If you're managing steel specifications across multiple standards and your current system is a spreadsheet, there's a better way. The kind of cross-reference tables in this article could be a dynamic, searchable tool on your intranet that pulls live data from standards databases. That's the kind of thing we help manufacturing companies build — reach out if that sounds relevant to your operation.

FAQ

What is the difference between EN and ASTM steel standards?

EN standards are developed by the European Committee for Standardization and are mandatory for projects in the EU and UK. ASTM standards come from the American Society for Testing and Materials and dominate in North America. The key technical differences include how grades are named (EN encodes yield strength in the name; ASTM uses sequential identifiers), chemical composition limits (EN generally has tighter sulfur and phosphorus limits), and impact testing requirements (EN includes them by default in the grade designation; ASTM often requires supplementary specifications). Neither is inherently "better" — they're designed for different regulatory frameworks.

Can I substitute ASTM A36 for EN S275JR?

They're close but not identical. A36 has a minimum yield of 250 MPa vs. S275JR's 275 MPa, but A36's actual yield often exceeds 275 MPa in practice because mills tend to overshoot minimum specs. The chemical compositions differ too — A36 allows up to 0.26% carbon vs. S275JR's 0.21% (for products ≤ 40mm). Whether a substitution is acceptable depends entirely on your project's design code and the approval of the responsible engineer. Don't assume equivalency without sign-off.

What does SUS304 mean in JIS standards?

SUS stands for "Steel Use Stainless" and is the JIS prefix for stainless steel grades. SUS304 is the Japanese equivalent of AISI 304 (or EN 1.4301), which is the most widely used austenitic stainless steel — the classic 18% chromium, 8% nickel composition. The mechanical properties and composition limits are very similar across all three systems, though JIS may have slightly different tolerance ranges.

Why does JIS use tensile strength in grade names while EN uses yield strength?

This reflects different engineering traditions. JIS grade names like SS400 indicate a 400 MPa minimum tensile strength, while EN grade names like S275 indicate a 275 MPa minimum yield strength. Neither approach is more correct — they simply emphasize different properties. For design purposes, engineers typically work with yield strength (the point at which permanent deformation begins), which is why the EN convention feels more intuitive to structural engineers. But tensile strength is equally valid as a classification parameter.

Are AS/NZS steel grades equivalent to ASTM or EN?

AS/NZS grades are close to EN in naming convention (they use yield strength values) but aren't directly interchangeable.
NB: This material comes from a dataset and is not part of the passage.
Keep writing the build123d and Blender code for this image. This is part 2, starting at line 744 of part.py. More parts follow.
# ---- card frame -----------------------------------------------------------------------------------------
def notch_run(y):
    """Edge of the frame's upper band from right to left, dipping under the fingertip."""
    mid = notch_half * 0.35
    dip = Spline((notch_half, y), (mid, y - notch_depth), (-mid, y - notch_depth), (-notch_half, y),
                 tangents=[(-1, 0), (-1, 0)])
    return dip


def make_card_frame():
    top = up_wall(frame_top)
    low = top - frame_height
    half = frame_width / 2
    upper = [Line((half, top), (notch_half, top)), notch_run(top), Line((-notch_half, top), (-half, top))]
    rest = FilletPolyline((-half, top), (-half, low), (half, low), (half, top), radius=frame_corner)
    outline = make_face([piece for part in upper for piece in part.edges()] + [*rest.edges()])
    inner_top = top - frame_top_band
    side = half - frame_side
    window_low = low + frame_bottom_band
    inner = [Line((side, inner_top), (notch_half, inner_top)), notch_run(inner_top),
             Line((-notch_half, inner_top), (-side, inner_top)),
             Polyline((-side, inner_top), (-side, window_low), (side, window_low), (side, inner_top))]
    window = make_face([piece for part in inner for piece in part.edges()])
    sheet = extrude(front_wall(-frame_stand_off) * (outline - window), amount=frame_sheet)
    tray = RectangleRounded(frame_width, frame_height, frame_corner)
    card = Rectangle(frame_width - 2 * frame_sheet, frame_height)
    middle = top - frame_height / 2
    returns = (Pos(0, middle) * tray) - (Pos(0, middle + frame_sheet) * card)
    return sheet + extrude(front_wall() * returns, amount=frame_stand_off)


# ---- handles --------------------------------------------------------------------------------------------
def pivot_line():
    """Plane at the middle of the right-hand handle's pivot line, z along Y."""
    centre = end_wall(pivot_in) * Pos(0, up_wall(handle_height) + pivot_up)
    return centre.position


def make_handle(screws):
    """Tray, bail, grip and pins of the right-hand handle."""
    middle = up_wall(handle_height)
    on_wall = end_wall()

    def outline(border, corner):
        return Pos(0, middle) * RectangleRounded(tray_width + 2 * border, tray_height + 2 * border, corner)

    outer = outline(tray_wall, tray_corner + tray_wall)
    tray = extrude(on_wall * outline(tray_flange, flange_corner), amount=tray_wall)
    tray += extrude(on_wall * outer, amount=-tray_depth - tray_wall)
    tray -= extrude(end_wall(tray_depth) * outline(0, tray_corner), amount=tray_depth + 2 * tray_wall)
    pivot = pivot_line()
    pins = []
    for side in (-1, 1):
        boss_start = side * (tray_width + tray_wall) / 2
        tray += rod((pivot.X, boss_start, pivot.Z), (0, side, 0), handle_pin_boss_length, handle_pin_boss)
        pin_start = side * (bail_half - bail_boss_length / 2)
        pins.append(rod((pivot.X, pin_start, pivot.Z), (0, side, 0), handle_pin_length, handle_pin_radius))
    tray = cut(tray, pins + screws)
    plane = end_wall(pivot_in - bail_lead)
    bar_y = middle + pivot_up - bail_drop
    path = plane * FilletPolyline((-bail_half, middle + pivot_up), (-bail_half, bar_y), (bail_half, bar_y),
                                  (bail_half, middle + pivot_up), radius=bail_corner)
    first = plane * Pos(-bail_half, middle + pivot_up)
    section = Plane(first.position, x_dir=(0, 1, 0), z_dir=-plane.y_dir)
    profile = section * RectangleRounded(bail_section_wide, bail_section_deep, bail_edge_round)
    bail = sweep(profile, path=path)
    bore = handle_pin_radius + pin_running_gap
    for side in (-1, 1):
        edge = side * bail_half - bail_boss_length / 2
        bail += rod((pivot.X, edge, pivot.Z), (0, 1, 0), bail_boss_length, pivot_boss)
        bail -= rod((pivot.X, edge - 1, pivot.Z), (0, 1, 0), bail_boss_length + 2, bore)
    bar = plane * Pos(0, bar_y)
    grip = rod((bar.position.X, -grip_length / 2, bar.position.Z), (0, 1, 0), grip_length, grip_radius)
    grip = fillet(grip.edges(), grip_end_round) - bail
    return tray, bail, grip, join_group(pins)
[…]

For example, AS/NZS Grade 350 (350 MPa yield) is similar to EN S355JR (355 MPa yield) and ASTM A572 Gr. 50 (345 MPa yield), but the composition limits, testing requirements, and certification documentation differ. For projects in Australia, you'll typically need material specifically certified to AS/NZS standards, especially post-2017 when regulations around non-conforming building products tightened significantly.

What is dual certification for steel, and should I request it?

Dual certification means a single batch of steel is tested and certified to meet two (or more) standards simultaneously — for example, a plate certified to both EN 10025-2 S355J2 and ASTM A572 Gr. 50. Major mills can do this because their production already meets the tighter of the two specifications. It costs a small premium (typically 2-5% above single-certification pricing) but provides enormous flexibility, especially if you're building to international codes or need to source from multiple regions. For any project with multi-standard requirements, I'd absolutely recommend requesting it.

How do I verify that imported steel meets the specified standard?

Start with the Mill Test Report (MTR) or Inspection Certificate (per EN 10204). Verify that the certificate references the correct standard edition, that the chemical composition and mechanical test results fall within the specified limits, and that the certificate is traceable to the specific heat/batch. For critical applications, specify EN 10204 Type 3.2 certificates (third-party witnessed testing). In Australia, look for ACRS certification. If you're dealing with large volumes from unfamiliar suppliers, consider engaging a third-party inspection agency (like Bureau Veritas, SGS, or Lloyd's) to witness testing at the mill.

Which steel grading system should I use for an international project?

Use the system required by your project's governing design code. If you're building to Eurocode, use EN. If the design code is AISC or ACI, use ASTM. For projects in Japan, JIS is typically mandatory. For Australia/New Zealand, AS/NZS. When a project involves multiple codes — say, an Australian-designed structure fabricated in China using Japanese steel — you'll need to establish equivalencies early and document them in your project specification. This is where a good materials engineer earns their salary, and where digital cross-reference tools become genuinely useful.